#### [Required task]
How many of the lines below contain "nodes"? Answer with that number alone.

#### [Raw data]
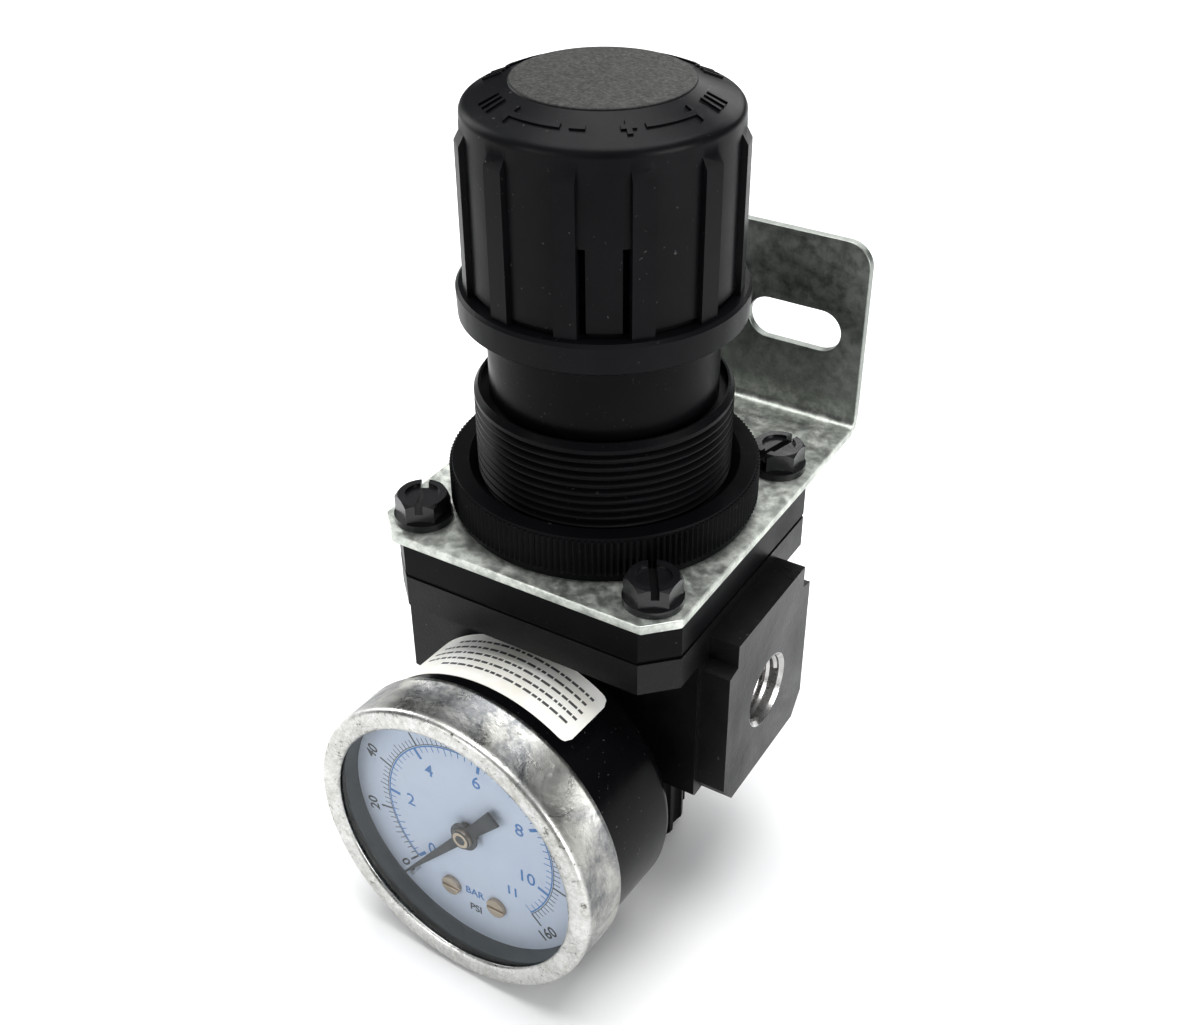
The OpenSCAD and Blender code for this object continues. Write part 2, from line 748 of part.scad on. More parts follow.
module diaphragm_hub() {
    relief_r = 0.9;
    head_z = seam_z + seat_plate_t + 1.8;
    color(brass) difference() {
        union() {
            post(hub_r, hub_bottom_z, head_z - hub_bottom_z + 0.5);
            post(7, hub_bottom_z, hub_flange_t);
            post(2.6, pin_top_z, nose_h + 0.1);
            post(hub_r + 1.6, head_z, 1.2);
        }
        post(relief_r, pin_top_z - cut, 20);
    }
}

module valve_poppet() {
    color(brass) union() {
        post(stem_r, stem_bottom_z, poppet_bottom_z - stem_bottom_z + 0.1);
        post(poppet_r, poppet_bottom_z, poppet_head_h);
        post(pin_r, poppet_top_z - 0.1, pin_top_z - poppet_top_z + 0.1);
    }
}

module poppet_seal() {
    color(rubber) ring(poppet_r - 0.2, pin_r + fit, poppet_top_z, poppet_seal_t);
}

module valve_spring() {
    color(steel) coil(4.3, 0.5, post_top_z, poppet_bottom_z - post_top_z, 6, 16, 6);
}

module gauge_case() {
    corner = 2;
    hole_r = 6.75;
    front = gasket_z;
    color(paint_black) gauge_frame() difference() {
        rotate_extrude() polygon([
            [hole_r, case_back], [case_r - corner, case_back], [case_r - 0.5, case_back + 0.6],
            [case_r, case_back + corner], [case_r, front], [case_r - case_wall, front],
            [case_r - case_wall, case_back + corner], [case_r - corner, case_back + case_wall],
            [hole_r, case_back + case_wall]]);
        case_screw_places() post(1.3, case_back - cut, case_wall + 2 * cut);
    }
}

module gauge_bezel() {
    round = 1.1;
    skirt_r = case_r + fit;
    back = bezel_back;
    color(chrome) gauge_frame() rotate_extrude() polygon(concat(
        [[skirt_r, back], [bezel_r - 0.2, back], [bezel_r, back + 0.3]],
        [for (a = [0:15:90]) [bezel_r - round * (1 - cos(a)), bezel_front - round + round * sin(a)]],
        [[bezel_open_r + 0.5, bezel_front - 0.05], [bezel_open_r, bezel_front - 0.4],
         [bezel_open_r, bezel_front - bezel_t], [skirt_r, bezel_front - bezel_t]]));
}

module gauge_lens() {
    color([0.85, 0.9, 0.92, 0.35]) gauge_frame() post(case_r, lens_z, lens_t);
}

module lens_gasket() {
    color(rubber) gauge_frame() ring(case_r, case_r - 1.2, gasket_z, gasket_t);
}

module gauge_dial() {
    color([0.8, 0.83, 0.9]) gauge_frame() difference() {
        post(dial_r, dial_z, dial_t);
        post(2, dial_z - cut, dial_t + 2 * cut);
        dial_screw_places() post(1.05, dial_z - cut, dial_t + 2 * cut);
    }
}

// The two dial screws sit low on the dial, either side of the vertical
module dial_screw_places() {
    for (x = [-dial_screw_x, dial_screw_x]) translate([x, dial_screw_y, 0]) children();
}

module dial_screws() {
    color(steel) gauge_frame() dial_screw_places() difference() {
        union() {
            post(1.9, dial_z + dial_t, 0.8);
            post(1, movement_top + movement_plate_t, dial_z + dial_t - movement_top - movement_plate_t + 0.1);
        }
        translate([-3, -0.25, dial_z + dial_t + 0.4]) cube([6, 0.5, 1]);
    }
}

module pointer_stop() {
    color(steel) gauge_frame() rotate(pointer_rest + 2.2) translate([19.6, 0, 0])
        post(0.45, dial_z + dial_t, 1.9);
}

// Threaded stem, square neck and the block that holds the tube and the movement
module gauge_socket() {
    square_w = 9.2;
    block_z = case_back + case_wall + 0.1;
    block_h = socket_front - block_z;
    wing = 11.5;
    color(brass) gauge_frame() difference() {
        union() {
            post(stem_thread_r, core_d / 2 - 5.7, 6.3);
            translate([-square_w / 2, -square_w / 2, core_d / 2 + 0.4])
                cube([square_w, square_w, block_z + cut - core_d / 2 - 0.4]);
            translate([-tube_block_w / 2, -19.5, block_z]) cube([tube_block_w, 26, block_h]);
            translate([-wing, -square_w / 2, block_z]) cube([2 * wing, square_w, block_h]);
        }
        post(1.2, core_d / 2 - 6, block_z + 3 - core_d / 2 + 6);
        case_screw_places() post(1.25, case_back, 5);
    }
}

module case_screw_places() {
    for (x = [-9, 9]) translate([x, 0, 0]) children();
}

module case_screws() {
    color(steel) gauge_frame() case_screw_places() union() {
        post(2, case_back - 1.1, 1.1);
        post(1.2, case_back - 0.1, 4.6);
    }
}

// Flattened tube bent into an open ring, closed at its tip, with the pin that the link hangs from
module bourdon_tube() {
    tube_w = 7;
    tube_t = 2.2;
    root = 260;
    base = socket_front - tube_w + 0.6;
    tip_h = 0.6;
    color(brass) gauge_frame() union() {
        difference() {
            rotate(tube_tip_angle) rotate_extrude(angle = root - tube_tip_angle)
                translate([tube_r - tube_t / 2, base]) square([tube_t, tube_w]);
            translate([-tube_block_w / 2, -30, base - cut]) cube([tube_block_w, 30, tube_w + 2 * cut]);
        }
        rotate(tube_tip_angle) translate([tube_r - 1.4, -1, base]) cube([2.8, 2, tube_w + tip_h]);
        rotate(tube_tip_angle) translate([tube_r, 0, 0]) post(0.4, base + tube_w, link_z - 0.1 - base - tube_w);
    }
}

module plate_outline() {
    difference() {
        translate([-6, -13.6]) square([12, 18]);
        circle(r = arbor_r + fit);
        translate([0, sector_pivot_y]) circle(r = arbor_r + fit);
    }
}

module movement_back_plate() {
    color(brass) gauge_frame() translate([0, 0, socket_front]) linear_extrude(movement_plate_t) plate_outline();
}

module movement_front_plate() {
    color(brass) gauge_frame() translate([0, 0, movement_top]) linear_extrude(movement_plate_t) difference() {
        union() {
            plate_outline();
            dial_screw_places() circle(r = 2.2);
        }
        dial_screw_places() circle(r = 0.8);
    }
}

module movement_pillars() {
    color(brass) gauge_frame() for (x = [-4.9, 4.9]) translate([x, 3.2, 0])
        post(0.9, movement_z, movement_top - movement_z);
    color(brass) gauge_frame() for (x = [-5, 5]) translate([x, -9.8, 0])
        post(0.7, movement_z, movement_top - movement_z);
}

// Flat spiral between the pinion and a stud on the back plate
module hairspring() {
    turns = 4;
    steps = 24;
    start_r = 1.25;
    pitch = 0.42;
    half_t = 0.06;
    base = movement_z + 0.5;
    outline = [for (side = [-half_t, half_t]) [for (i = [0:turns * steps])
        let (k = side < 0 ? i : turns * steps - i, a = 360 * k / steps, r = start_r + pitch * k / steps + side)
        [r * cos(a), r * sin(a)]]];
    end_r = start_r + pitch * turns;
    color(steel) gauge_frame() union() {
        translate([0, 0, base]) linear_extrude(0.5) polygon(concat(outline[0], outline[1]));
        translate([end_r, 0, 0]) post(0.3, movement_z, 1.2);
    }
}

// One slim gear tooth that points along +X from the root radius
module tooth(pitch_radius, flank) {
    polygon([[pitch_radius - 0.5, -0.17], [pitch_radius, -0.14], [pitch_radius + flank, -0.07],
             [pitch_radius + flank, 0.07], [pitch_radius, 0.14], [pitch_radius - 0.5, 0.17]]);
}

module pinion_shaft() {
    gear_z = movement_z + 2.5;
    color(steel) gauge_frame() union() {
        post(arbor_r, socket_front, boss_z - socket_front);
        translate([0, 0, gear_z]) linear_extrude(2.6) union() {
            circle(r = pinion_r - 0.32);
            for (i = [0:pinion_teeth - 1]) rotate(-90 + (i + 0.5) * 360 / pinion_teeth) tooth(pinion_r, 0.2);
        }
    }
}

// Pointer: a thin tapered arm, a broad tail and a round boss
module gauge_pointer() {
    arm = 22.6;
    tail = 10;
    tail_half = 1.5;
    color([0.2, 0.2, 0.21]) gauge_frame() rotate(pointer_rest) union() {
        translate([0, 0, pointer_z]) linear_extrude(pointer_t) union() {
            polygon([[0, -1.05], [arm, -0.12], [arm, 0.12], [0, 1.05]]);
            polygon([[0, -0.9], [-tail, -tail_half], [-tail, tail_half], [0, 0.9]]);
            circle(r = 2.7);
        }
        post(1.8, boss_z, pointer_hub_top - boss_z);
    }
}

module sector_gear() {
    gear_z = movement_z + 3.1;
    thickness = 0.9;
    step = 360 / sector_teeth;
    low = 90 - sector_travel - 8;
    high = 98;
    tooth_low = -floor((sector_travel + 6) / step);
    color(brass) gauge_frame() translate([0, sector_pivot_y, 0]) union() {
        post(arbor_r, socket_front, movement_top + movement_plate_t - socket_front);
        translate([0, 0, gear_z]) linear_extrude(thickness) union() {
            circle(r = 1.6);
            intersection() {
                difference() {
                    circle(r = sector_r - 0.32);
                    circle(r = sector_r - 1.8);
                }
                polygon([[0, 0], [12 * cos(low), 12 * sin(low)], [12 * cos(68), 12 * sin(68)],
                         [12 * cos(high), 12 * sin(high)]]);
            }
            rotate((low + high) / 2) translate([0, -0.8]) square([sector_r - 1.2, 1.6]);
            for (i = [tooth_low:1]) rotate(90 + i * step) tooth(sector_r, 0.2);
            rotate(tail_angle) translate([0, -0.7]) square([tail_r, 1.4]);
            rotate(tail_angle) translate([tail_r, 0]) circle(r = 1.1);
        }
        rotate(tail_angle) translate([tail_r, 0, 0]) post(0.4, gear_z, link_z + 0.9 - gear_z);
    }
}

// Link between the tube's tip and the sector's tail
module gauge_link() {
    tail_x = tail_r * cos(tail_angle);
    tail_y = sector_pivot_y + tail_r * sin(tail_angle);
    tip_x = tube_r * cos(tube_tip_angle);
    tip_y = tube_r * sin(tube_tip_angle);
    length = norm([tip_x - tail_x, tip_y - tail_y]);
    turn = atan2(tip_y - tail_y, tip_x - tail_x);
    color(steel) gauge_frame() translate([tail_x, tail_y, link_z]) rotate(turn) linear_extrude(0.6) difference() {
        union() {
            circle(r = 1);
            translate([0, -0.55]) square([length, 1.1]);
            translate([length, 0]) circle(r = 1);
        }
        circle(r = 0.4 + fit);
        translate([length, 0]) circle(r = 0.45);
    }
}

// Paper label wrapped on top of the case
module case_label() {
    paper_t = 0.12;
    first_angle = 55.5;
    last_angle = 135;
    color([0.92, 0.92, 0.88]) gauge_frame() rotate(first_angle - gauge_roll)
        rotate_extrude(angle = last_angle - first_angle)
        translate([case_r, case_back + 2.1]) square([paper_t, bezel_back - case_back - 4.9]);
}

body();
bonnet();
bracket();
panel_nut();
bonnet_screws();
bottom_cap();
cap_seal();
valve_seat();
stem_seal();
rear_port_plug();
diaphragm();
thrust_washer();
adjusting_screw();
knob();
spring_nut();
range_spring();
spring_seat();
pressure_plate();
diaphragm_hub();
valve_poppet();
poppet_seal();
valve_spring();
gauge_case();
gauge_bezel();
gauge_lens();
lens_gasket();
gauge_dial();
dial_screws();
pointer_stop();
gauge_socket();
case_screws();
bourdon_tube();
movement_back_plate();
movement_front_plate();
movement_pillars();
hairspring();
pinion_shaft();
gauge_pointer();
sector_gear();
gauge_link();
case_label();
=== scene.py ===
import bpy
import bmesh
import json
import math
import random
from mathutils import Matrix, Vector


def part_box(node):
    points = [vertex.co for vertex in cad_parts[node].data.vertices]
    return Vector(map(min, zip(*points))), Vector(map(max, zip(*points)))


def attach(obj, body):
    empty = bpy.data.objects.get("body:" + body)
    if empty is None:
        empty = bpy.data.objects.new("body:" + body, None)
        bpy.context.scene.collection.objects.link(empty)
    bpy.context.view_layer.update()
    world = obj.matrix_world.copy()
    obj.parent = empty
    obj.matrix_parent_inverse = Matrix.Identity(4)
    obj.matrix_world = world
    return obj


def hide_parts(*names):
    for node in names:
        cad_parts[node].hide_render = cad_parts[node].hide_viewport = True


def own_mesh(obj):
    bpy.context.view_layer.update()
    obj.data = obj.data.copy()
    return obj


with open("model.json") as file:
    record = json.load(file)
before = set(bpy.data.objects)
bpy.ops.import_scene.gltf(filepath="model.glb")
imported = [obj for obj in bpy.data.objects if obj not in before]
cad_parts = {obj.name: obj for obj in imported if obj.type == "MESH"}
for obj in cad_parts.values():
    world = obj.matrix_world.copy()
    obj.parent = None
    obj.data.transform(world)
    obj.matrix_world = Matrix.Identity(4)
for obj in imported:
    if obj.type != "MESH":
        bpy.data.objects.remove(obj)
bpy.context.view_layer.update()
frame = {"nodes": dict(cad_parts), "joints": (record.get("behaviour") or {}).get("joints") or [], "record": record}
NODES = frame["nodes"]
JOINTS = {j["name"]: j for j in frame["joints"]}
NODE_SLOT = {s["node"]: s["material_slot"] for s in frame["record"]["subparts"]}
NODE_BODY = {n: b for b, names in frame["record"]["behaviour"]["bodies"].items() for n in names}
MOUNTS = {m["name"]: m for m in frame["record"]["mounts"]}
MM = 0.001
TAU = 2 * math.pi

# ---------------------------------------------------------------- gauge frame
# Local z runs out along the gauge axis, y up and x to the viewer's right, in millimetres.
PIVOT_DEPTH = 42 * MM
GAUGE_ROLL = math.radians(2)
gauge_out = -Vector(JOINTS["pointer_turn"]["axis"]).normalized()
gauge_pivot = Vector(JOINTS["pointer_turn"]["pos_m"])
gauge_up = (Vector((0, 0, 1)) - gauge_out * gauge_out.z).normalized()
gauge_right = gauge_up.cross(gauge_out)
GAUGE = Matrix.Translation(gauge_pivot - gauge_out * PIVOT_DEPTH) @ Matrix((
    (gauge_right.x, gauge_up.x, gauge_out.x, 0),
    (gauge_right.y, gauge_up.y, gauge_out.y, 0),
    (gauge_right.z, gauge_up.z, gauge_out.z, 0),
    (0, 0, 0, 1))) @ Matrix.Rotation(GAUGE_ROLL, 4, "Z") @ Matrix.Scale(MM, 4)
ROW = Matrix.Scale(MM, 4)

# Levels and radii of the gauge, in its own frame
DIAL_FRONT = 41.5
CASE_R = 26.75
SKIRT_FRONT = 46.4
SKIRT_BLEND = 0.8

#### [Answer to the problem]
2